Cell-Free Systems Biology: Characterizing Pyruvate Metabolism of Clostridium thermocellum with a Three-Enzyme Cascade Reaction
Authors:
Daniel G. Olson* ([email protected]), S. Bilal Jilani
Institutions:
Dartmouth College
Goals
The overall goal of the project is to develop tools to improve the team’s systems-level understanding of metabolism in non-model organisms, such as Clostridium thermocellum, and use that understanding to increase product titer.
Abstract
Genetic approaches have been traditionally used to understand microbial metabolism, but this process can be slow in non-model organisms with limited genetic tools. An alternative approach is to study metabolism directly in the cell lysate. This avoids the need for genetic tools, and is routinely used to study individual enzymatic reactions, but is not generally used to study systems-level properties of metabolism. Here the researchers demonstrate a new approach they call “cell-free systems biology” where they use well-characterized enzymes and multi-enzyme cascades to serve as sources or sinks of intermediate metabolites. This allows researchers to isolate subnetworks within metabolism and study their systems-level properties. To demonstrate this, the research team worked with a three-enzyme cascade reaction that converts pyruvate to 2,3-butanediol. Although it has been previously used in cell-free systems, its pH dependence was not well characterized, limiting its utility as a sink for pyruvate.
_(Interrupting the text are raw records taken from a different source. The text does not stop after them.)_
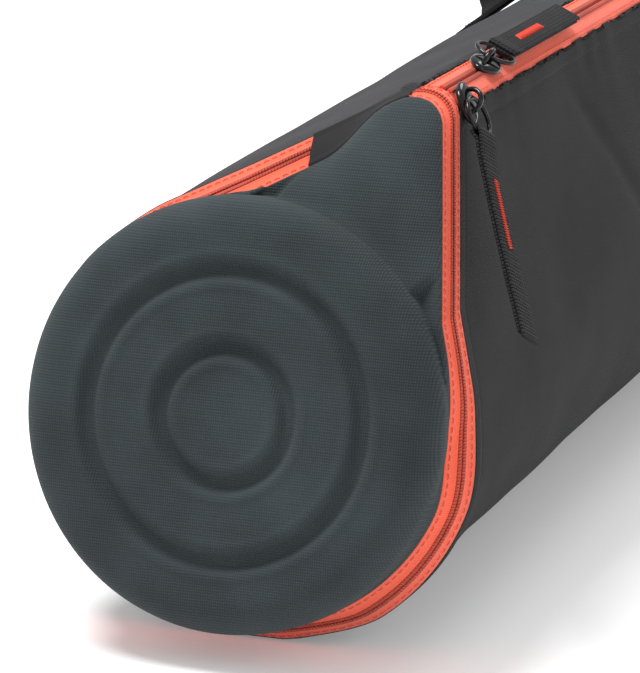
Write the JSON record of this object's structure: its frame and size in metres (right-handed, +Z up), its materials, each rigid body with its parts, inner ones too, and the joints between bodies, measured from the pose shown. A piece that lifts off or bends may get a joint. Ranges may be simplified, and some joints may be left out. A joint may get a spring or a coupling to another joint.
{
  "type": "telescope carry case",
  "caption": "Padded fabric tube case with a zipped, moulded end cap, a lengthwise ridge zip, webbing zip pulls, a grab handle and strap rings.",
  "frame": {"origin": "middle of the flattened belly, on the ground", "axes": "+Y runs from the zipped end cap to the tail, +Z up, +X to the side that carries the zip ridge"},
  "size_m": [0.2081, 0.8381, 0.2136],
  "materials": {
    "charcoal_fabric": "matte",
    "cap_fabric": "matte",
    "padding_foam": "matte",
    "lining_fabric": "satin",
    "red_zip": "satin",
    "black_webbing": "satin",
    "black_metal": "gloss",
    "hoop_plastic": "matte"
  },
  "bodies": {
    "case": {"outer_shell": "charcoal_fabric", "foam_padding": "padding_foam", "inner_lining": "lining_fabric", "mouth_zip_tape": "red_zip", "mouth_zip_coil": "red_zip", "mouth_hoop": "hoop_plastic", "hinge_gusset_rear": "charcoal_fabric", "long_zip_tape_top": "red_zip", "long_zip_tape_side": "red_zip", "long_zip_coil_top": "red_zip", "long_zip_coil_side": "red_zip", "zip_end_patch": "black_webbing", "tail_cap_shell": "cap_fabric", "tail_foam_pad": "padding_foam", "tail_piping": "hoop_plastic", "handle_webbing": "black_webbing", "handle_grip": "padding_foam", "handle_anchor_patches": "black_webbing", "front_ring_tab": "black_webbing", "rear_ring_tab": "black_webbing"},
    "end_cap": {"cap_shell": "cap_fabric", "cap_foam_pad": "padding_foam", "cap_lining": "lining_fabric", "cap_zip_tape": "red_zip", "cap_zip_coil": "red_zip", "hinge_gusset_front": "cap_fabric"},
    "slider_a": {"slider_a_plate": "black_metal", "slider_a_bail": "black_metal"},
    "slider_b": {"slider_b_plate": "black_metal", "slider_b_bail": "black_metal"},
    "pull_a": {"pull_a_ring": "black_metal", "pull_a_webbing": "black_webbing", "pull_a_bar_tack": "red_zip"},
    "pull_b": {"pull_b_ring": "black_metal", "pull_b_webbing": "black_webbing", "pull_b_bar_tack": "red_zip"},
    "front_ring": {"front_d_ring": "black_metal"},
    "rear_ring": {"rear_d_ring": "black_metal"}
  },
  "joints": [
    {"name": "cap_hinge", "type": "hinge", "parent": "case", "child": "end_cap", "pos_m": [0.02118, -0.34482, 0.19684], "axis": [-0.7413, -0.5704, -0.3537], "range_deg": [0, 100]},
    {"name": "slider_a_travel", "type": "slide", "parent": "case", "child": "slider_a", "axis": [-0.0157, 0.9987, -0.0479], "range_m": [0, 0.022]},
    {"name": "slider_b_travel", "type": "slide", "parent": "case", "child": "slider_b", "axis": [-0.0157, 0.9987, -0.0479], "range_m": [0, 0.44]},
    {"name": "pull_a_swing", "type": "hinge", "parent": "slider_a", "child": "pull_a", "pos_m": [0.06711, -0.3098, 0.20402], "axis": [-0.1245, -0.8386, 0.5302], "range_deg": [0, 110]},
    {"name": "pull_b_swing", "type": "hinge", "parent": "slider_b", "child": "pull_b", "pos_m": [0.05774, -0.26373, 0.20981], "axis": [0.9063, -0.006, -0.4227], "range_deg": [0, 120]},
    {"name": "front_ring_swing", "type": "hinge", "parent": "case", "child": "front_ring", "pos_m": [-0.09218, -0.29394, 0.07836], "axis": [-0.0872, 0.0142, 0.9961], "range_deg": [0, 120]},
    {"name": "rear_ring_swing", "type": "hinge", "parent": "case", "child": "rear_ring", "pos_m": [-0.08409, 0.27406, 0.07096], "axis": [-0.0872, 0.0142, 0.9961], "range_deg": [0, 120]}
  ]
}
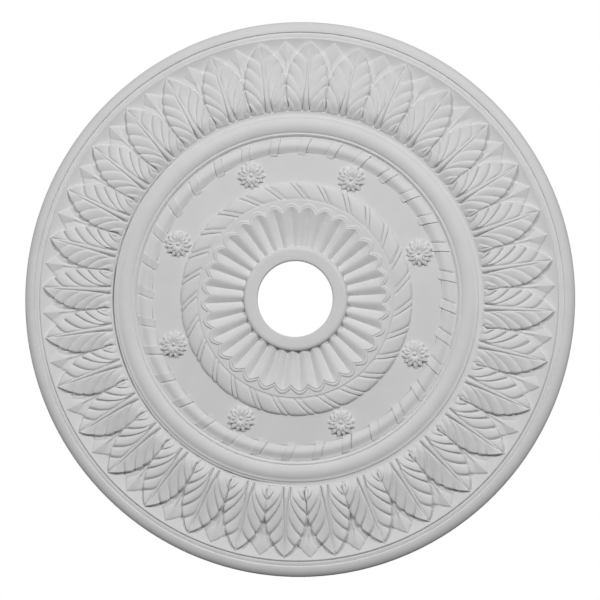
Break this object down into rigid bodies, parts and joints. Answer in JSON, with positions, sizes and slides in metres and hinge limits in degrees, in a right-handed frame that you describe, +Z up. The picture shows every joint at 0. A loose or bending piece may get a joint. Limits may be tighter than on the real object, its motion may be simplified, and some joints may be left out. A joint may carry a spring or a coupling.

The research team showed that improved proton accounting allowed better prediction of pH changes, and that active pH control allowed 2,3-butanediol titers of up to 1.1 M (189 grams per liter) from acetoin and 1.6 M (144 g/l) from pyruvate. The improved proton accounting provided a crucial insight that preventing the escape of carbon dioxide (CO2) from the system largely eliminated the need for active pH control, dramatically simplifying the team’s experimental setup. Researchers then used this cascade reaction to understand limits to product formation in C. thermocellum, an organism with potential applications for cellulosic biofuel production. This team showed that the fate of pyruvate is largely controlled by electron availability, and that reactions upstream of pyruvate limit overall product formation.
Funding Information
Funding for S. Bilal Jilani and Daniel Olson was provided by the U.S. DOE, Office of Science, BER program, GSP under Award Number DE-SC0022175.